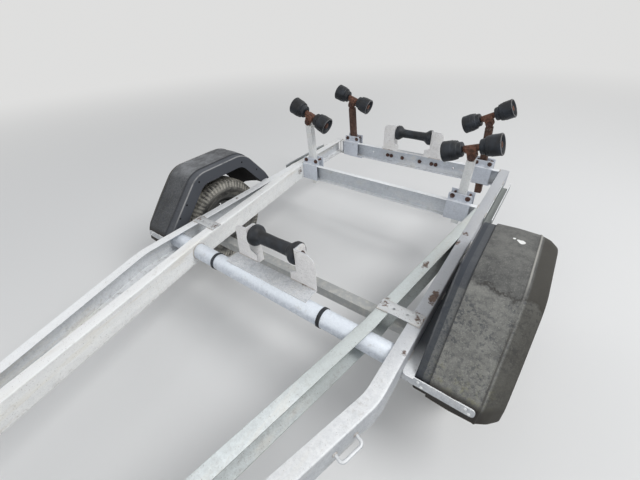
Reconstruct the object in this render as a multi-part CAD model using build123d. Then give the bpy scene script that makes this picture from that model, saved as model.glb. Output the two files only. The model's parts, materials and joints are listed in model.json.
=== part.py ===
"""Boat trailer: channel rails, one axle, keel rollers, tilting hull rollers, winch post and jockey wheel.

Millimetres, +X to the right, +Y to the rear, +Z up, origin on the ground under the middle of the box.
"""
from build123d import *
import math
import os

os.makedirs("parts", exist_ok=True)

# Heights and stations of the whole trailer
RAIL_TOP = 437.0
RAIL_REAR_Y = 2020.0
BEND_Y = 289.0
TUBE_Y = 478.0
KINK_Y = 503.0
WHEEL_Y = 859.0
AXLE_Y = 697.0
C_FRONT_Y = 1475.0
C_REAR_Y = 1977.0

# Clearances
SEAT = 0.3
RUN = 0.05

# Outer rails: straight at the rear, one bend each, then in to the nose
RAIL_HALF = 635.0
RAIL_HEIGHT = 100.0
RAIL_FLANGE = 50.0
RAIL_T = 4.0
RAIL_R = 6.0
BEND_R = 250.0
TIP_HALF = 70.4
RAIL_TIP_Y = -1680.0
WEB_HOLE_BACK = 90.0
WEB_HOLE_R = 6.5
RAIL_BOTTOM = RAIL_TOP - RAIL_HEIGHT
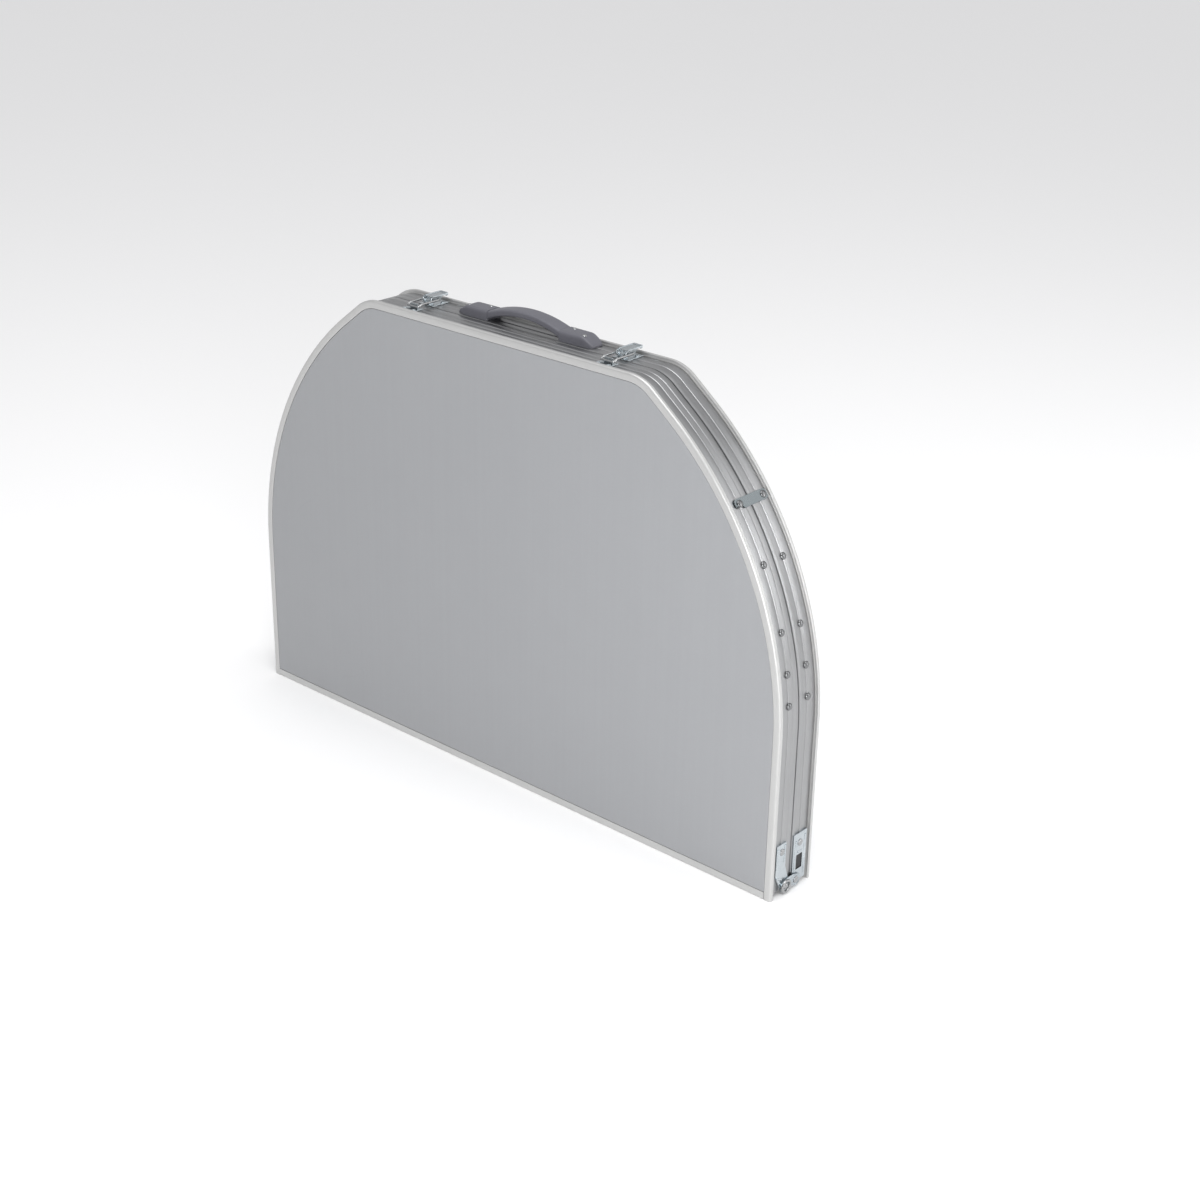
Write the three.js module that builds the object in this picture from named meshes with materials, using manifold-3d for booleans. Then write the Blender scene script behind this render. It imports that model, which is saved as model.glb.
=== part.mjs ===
// Folding table: two D-shaped halves hinged along their straight edge and closed like a suitcase,
// with folding telescopic legs inside, a carrying handle, toggle latches and swivel catches.
// Millimetres, +Z up. X runs along the fold, Y through the thickness. The closed table stands on its
// fold edge at Z = 0; the rear half (+Y) is the body that everything else hangs on.
import * as THREE from "three";
import { mergeVertices } from "three/addons/utils/BufferGeometryUtils.js";
import Module from "manifold-3d";

const wasm = await Module();
wasm.setup();

// Driving dimensions

const halfWidth = 450; // fold edge, centre to end
const halfThickness = 40; // one closed half, middle plane to table top
const straightSide = 213; // straight run of each side, up from the fold
const sideArc = { x: 0, z: straightSide, radius: 450 }; // the long curve of each side
const sideArcAngle = (52.4 * Math.PI) / 180;
const cornerArc = { x: 209.9, z: 543.6, radius: 60 }; // the tighter curve into the handle side
const topZ = cornerArc.z + cornerArc.radius;
const arcSteps = { side: 10, corner: 5 };
const roundSides = 8; // sides of rivets and rivet holes
const gap = 0.3; // clearance between pieces that touch

const band = { width: 10, yLow: 33.3, ledge: 19.5, ledgeTop: 35 };
const panel = { yLow: 35.3, yHigh: 39.6 };
const trim = { height: 10, ledgeHeight: 18 };
const rail = { inset: 4, wall: 2, flange: 22, yLow: 1, yHigh: 33, foot: 6 };
const foldRail = { yLow: 13, yHigh: 30.7, zLow: 8.3, zHigh: 26, wall: 2 };

const pivotY = 10.25; // the two fold pivots lie this far each side of the middle plane
const pivotZ = 10;
const eyeRadius = 8.5;
const leafX = { low: 446.3, high: 448.3 };
const rearLeaf = { yLow: 4, yHigh: 30, zLow: 6, zHigh: 72, rivetY: 17 };
const leafWindow = { yLow: 11, yHigh: 23, zLow: 22, zHigh: 42 };
const frontLeaf = { yLow: 11, yHigh: 30, zLow: 47, zHigh: 71, rivetY: 19 };
const eyePin = { shank: 3, hole: 3.3, head: 5 };
const linkX = { low: 448.6, high: 450.6 };

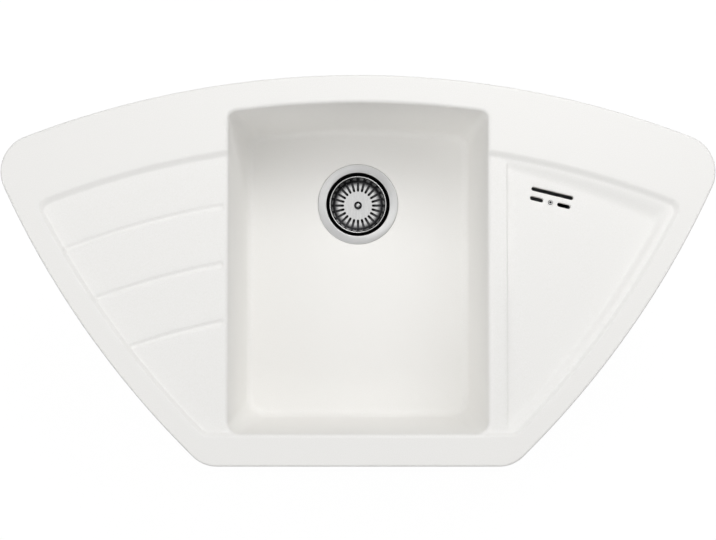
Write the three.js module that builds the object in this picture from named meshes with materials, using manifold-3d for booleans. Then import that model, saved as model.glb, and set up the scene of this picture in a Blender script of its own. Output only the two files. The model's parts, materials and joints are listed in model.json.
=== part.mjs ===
// Inset corner kitchen sink with drainer, side tray, basket strainer waste, overflow and rim fixings.
// Millimetres, +Z up. X runs to the right and Y to the rear. The worktop's top face is z = 0, and the
// origin is the middle of the front run of the sealing strip, where it rests on the worktop.
import * as THREE from 'three';
import * as BufferGeometryUtils from 'three/addons/utils/BufferGeometryUtils.js';
import Module from 'manifold-3d';

const wasm = await Module();
wasm.setup();

// ---------------------------------------------------------------- driving dimensions
const CLEARANCE = 0.3;              // gap round a piece that sits inside another

// Outline. Depths behind the straight front edge are positive.
const SINK_DEPTH = 510;             // front edge to the apex of the curved rear edge
const REAR_RADIUS = 1210;           // rear edge; every curved line of the top is concentric with it
const SIDE_RADIUS = 1200;           // the two long curved sides
const FRONT_HALF_WIDTH = 201.6;     // where a side's curve would meet the front edge
const REAR_HALF_WIDTH = 482.5;      // where a side's curve would meet the rear edge
const REAR_CORNER_RADIUS = 49;
const FRONT_CORNER_RADIUS = 45;

// Heights
const SEAL_THICKNESS = 2;
const RIM_THICKNESS = 8;
const RECESS_DEPTH = 5;             // step from the rim down to the working level
const DECK_THICKNESS = 8;
const BOWL_DEPTH = 190;             // rim to bowl floor
const FLOOR_THICKNESS = 10;
const BOWL_WALL = 8;
const RIM_EDGE_RADIUS = 3;

// Working recess
const RECESS_REAR_INSET = 89;
const RECESS_LEFT_INSET = 31;
const RECESS_RIGHT_INSET = 27.8;
const RECESS_FRONT_INSET = 41.5;
const RECESS_STEP_RUN = 5;          // width of the sloping step, seen from above
const RECESS_REAR_CORNER_RADIUS = 12;
const RECESS_FRONT_CORNER_RADIUS = 16;
const DECK_OUTSET = 6;              // how far the lowered underside reaches past the recess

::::

- _REQUEST_:
Nothing should be changed: write out all of the data as is.

- _EXERCISE RESPONSE_:
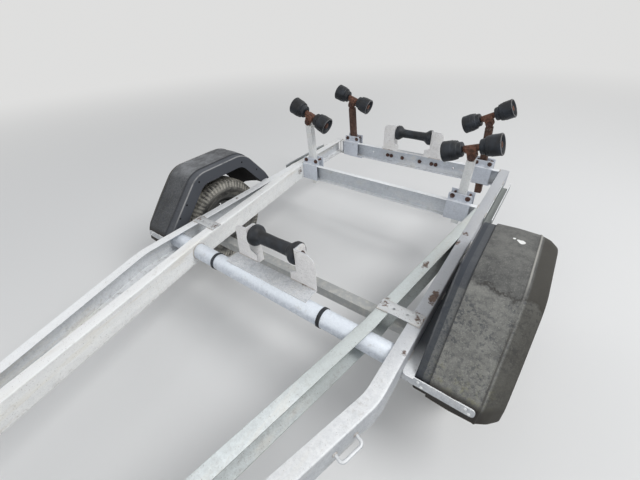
Reconstruct the object in this render as a multi-part CAD model using build123d. Then give the bpy scene script that makes this picture from that model, saved as model.glb. Output the two files only. The model's parts, materials and joints are listed in model.json.
=== part.py ===
"""Boat trailer: channel rails, one axle, keel rollers, tilting hull rollers, winch post and jockey wheel.

Millimetres, +X to the right, +Y to the rear, +Z up, origin on the ground under the middle of the box.
"""
from build123d import *
import math
import os

os.makedirs("parts", exist_ok=True)

# Heights and stations of the whole trailer
RAIL_TOP = 437.0
RAIL_REAR_Y = 2020.0
BEND_Y = 289.0
TUBE_Y = 478.0
KINK_Y = 503.0
WHEEL_Y = 859.0
AXLE_Y = 697.0
C_FRONT_Y = 1475.0
C_REAR_Y = 1977.0

# Clearances
SEAT = 0.3
RUN = 0.05

# Outer rails: straight at the rear, one bend each, then in to the nose
RAIL_HALF = 635.0
RAIL_HEIGHT = 100.0
RAIL_FLANGE = 50.0
RAIL_T = 4.0
RAIL_R = 6.0
BEND_R = 250.0
TIP_HALF = 70.4
RAIL_TIP_Y = -1680.0
WEB_HOLE_BACK = 90.0
WEB_HOLE_R = 6.5
RAIL_BOTTOM = RAIL_TOP - RAIL_HEIGHT
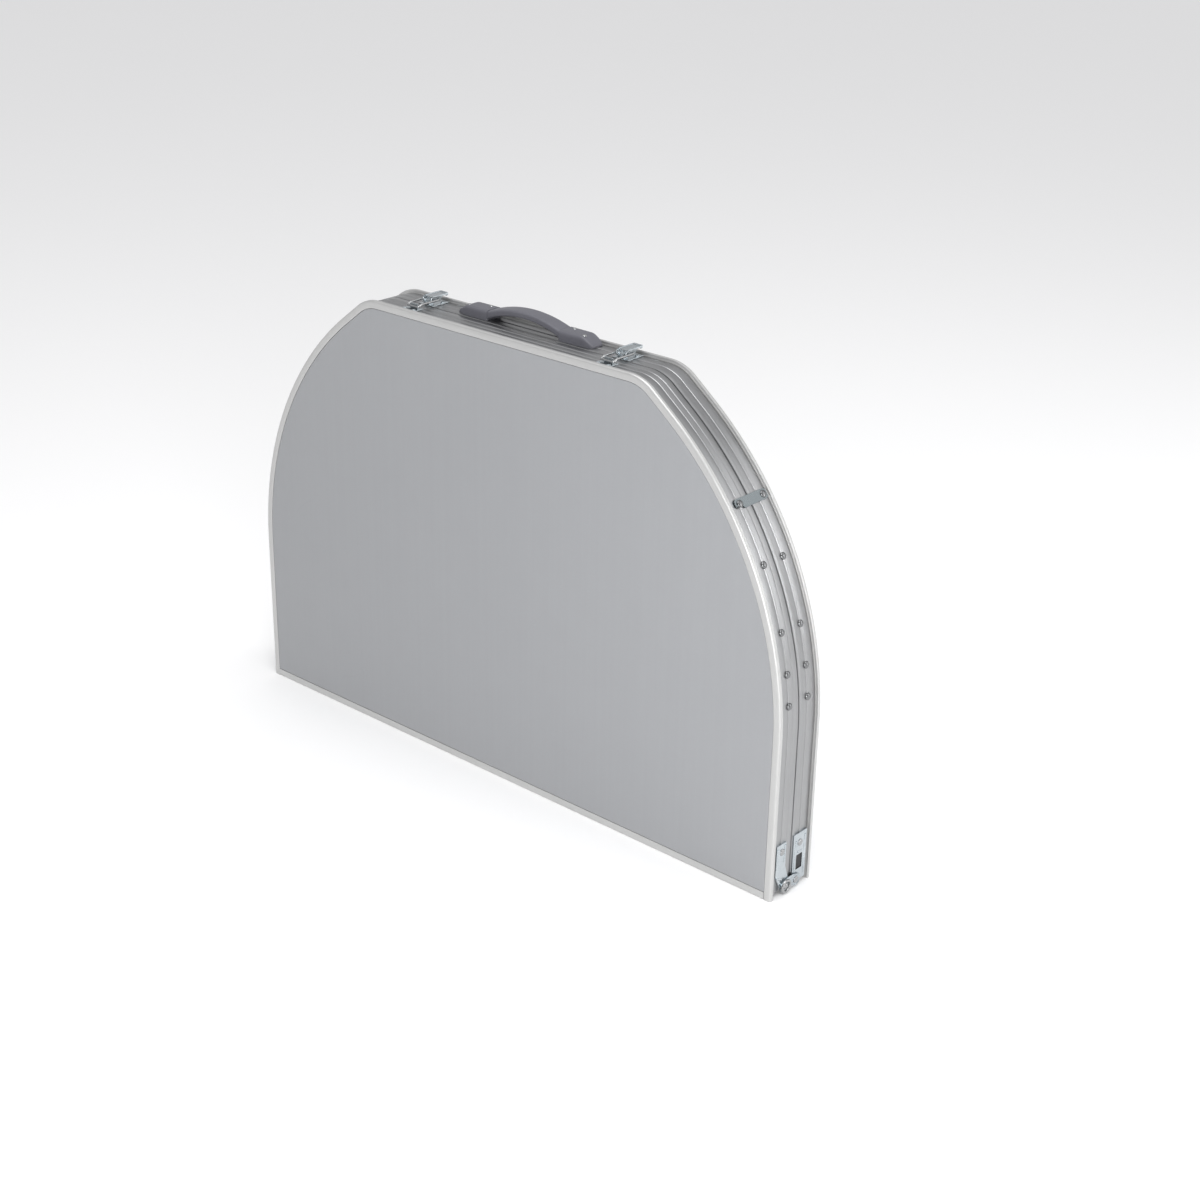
Write the three.js module that builds the object in this picture from named meshes with materials, using manifold-3d for booleans. Then write the Blender scene script behind this render. It imports that model, which is saved as model.glb.
=== part.mjs ===
// Folding table: two D-shaped halves hinged along their straight edge and closed like a suitcase,
// with folding telescopic legs inside, a carrying handle, toggle latches and swivel catches.
// Millimetres, +Z up. X runs along the fold, Y through the thickness. The closed table stands on its
// fold edge at Z = 0; the rear half (+Y) is the body that everything else hangs on.
import * as THREE from "three";
import { mergeVertices } from "three/addons/utils/BufferGeometryUtils.js";
import Module from "manifold-3d";

const wasm = await Module();
wasm.setup();

// Driving dimensions

const halfWidth = 450; // fold edge, centre to end
const halfThickness = 40; // one closed half, middle plane to table top
const straightSide = 213; // straight run of each side, up from the fold
const sideArc = { x: 0, z: straightSide, radius: 450 }; // the long curve of each side
const sideArcAngle = (52.4 * Math.PI) / 180;
const cornerArc = { x: 209.9, z: 543.6, radius: 60 }; // the tighter curve into the handle side
const topZ = cornerArc.z + cornerArc.radius;
const arcSteps = { side: 10, corner: 5 };
const roundSides = 8; // sides of rivets and rivet holes
const gap = 0.3; // clearance between pieces that touch

const band = { width: 10, yLow: 33.3, ledge: 19.5, ledgeTop: 35 };
const panel = { yLow: 35.3, yHigh: 39.6 };
const trim = { height: 10, ledgeHeight: 18 };
const rail = { inset: 4, wall: 2, flange: 22, yLow: 1, yHigh: 33, foot: 6 };
const foldRail = { yLow: 13, yHigh: 30.7, zLow: 8.3, zHigh: 26, wall: 2 };

const pivotY = 10.25; // the two fold pivots lie this far each side of the middle plane
const pivotZ = 10;
const eyeRadius = 8.5;
const leafX = { low: 446.3, high: 448.3 };
const rearLeaf = { yLow: 4, yHigh: 30, zLow: 6, zHigh: 72, rivetY: 17 };
const leafWindow = { yLow: 11, yHigh: 23, zLow: 22, zHigh: 42 };
const frontLeaf = { yLow: 11, yHigh: 30, zLow: 47, zHigh: 71, rivetY: 19 };
const eyePin = { shank: 3, hole: 3.3, head: 5 };
const linkX = { low: 448.6, high: 450.6 };

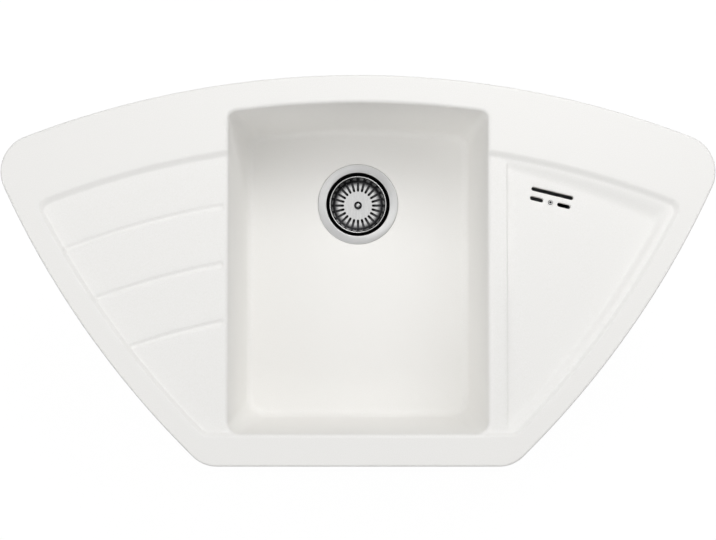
Write the three.js module that builds the object in this picture from named meshes with materials, using manifold-3d for booleans. Then import that model, saved as model.glb, and set up the scene of this picture in a Blender script of its own. Output only the two files. The model's parts, materials and joints are listed in model.json.
=== part.mjs ===
// Inset corner kitchen sink with drainer, side tray, basket strainer waste, overflow and rim fixings.
// Millimetres, +Z up. X runs to the right and Y to the rear. The worktop's top face is z = 0, and the
// origin is the middle of the front run of the sealing strip, where it rests on the worktop.
import * as THREE from 'three';
import * as BufferGeometryUtils from 'three/addons/utils/BufferGeometryUtils.js';
import Module from 'manifold-3d';

const wasm = await Module();
wasm.setup();

// ---------------------------------------------------------------- driving dimensions
const CLEARANCE = 0.3;              // gap round a piece that sits inside another

// Outline. Depths behind the straight front edge are positive.
const SINK_DEPTH = 510;             // front edge to the apex of the curved rear edge
const REAR_RADIUS = 1210;           // rear edge; every curved line of the top is concentric with it
const SIDE_RADIUS = 1200;           // the two long curved sides
const FRONT_HALF_WIDTH = 201.6;     // where a side's curve would meet the front edge
const REAR_HALF_WIDTH = 482.5;      // where a side's curve would meet the rear edge
const REAR_CORNER_RADIUS = 49;
const FRONT_CORNER_RADIUS = 45;

// Heights
const SEAL_THICKNESS = 2;
const RIM_THICKNESS = 8;
const RECESS_DEPTH = 5;             // step from the rim down to the working level
const DECK_THICKNESS = 8;
const BOWL_DEPTH = 190;             // rim to bowl floor
const FLOOR_THICKNESS = 10;
const BOWL_WALL = 8;
const RIM_EDGE_RADIUS = 3;

// Working recess
const RECESS_REAR_INSET = 89;
const RECESS_LEFT_INSET = 31;
const RECESS_RIGHT_INSET = 27.8;
const RECESS_FRONT_INSET = 41.5;
const RECESS_STEP_RUN = 5;          // width of the sloping step, seen from above
const RECESS_REAR_CORNER_RADIUS = 12;
const RECESS_FRONT_CORNER_RADIUS = 16;
const DECK_OUTSET = 6;              // how far the lowered underside reaches past the recess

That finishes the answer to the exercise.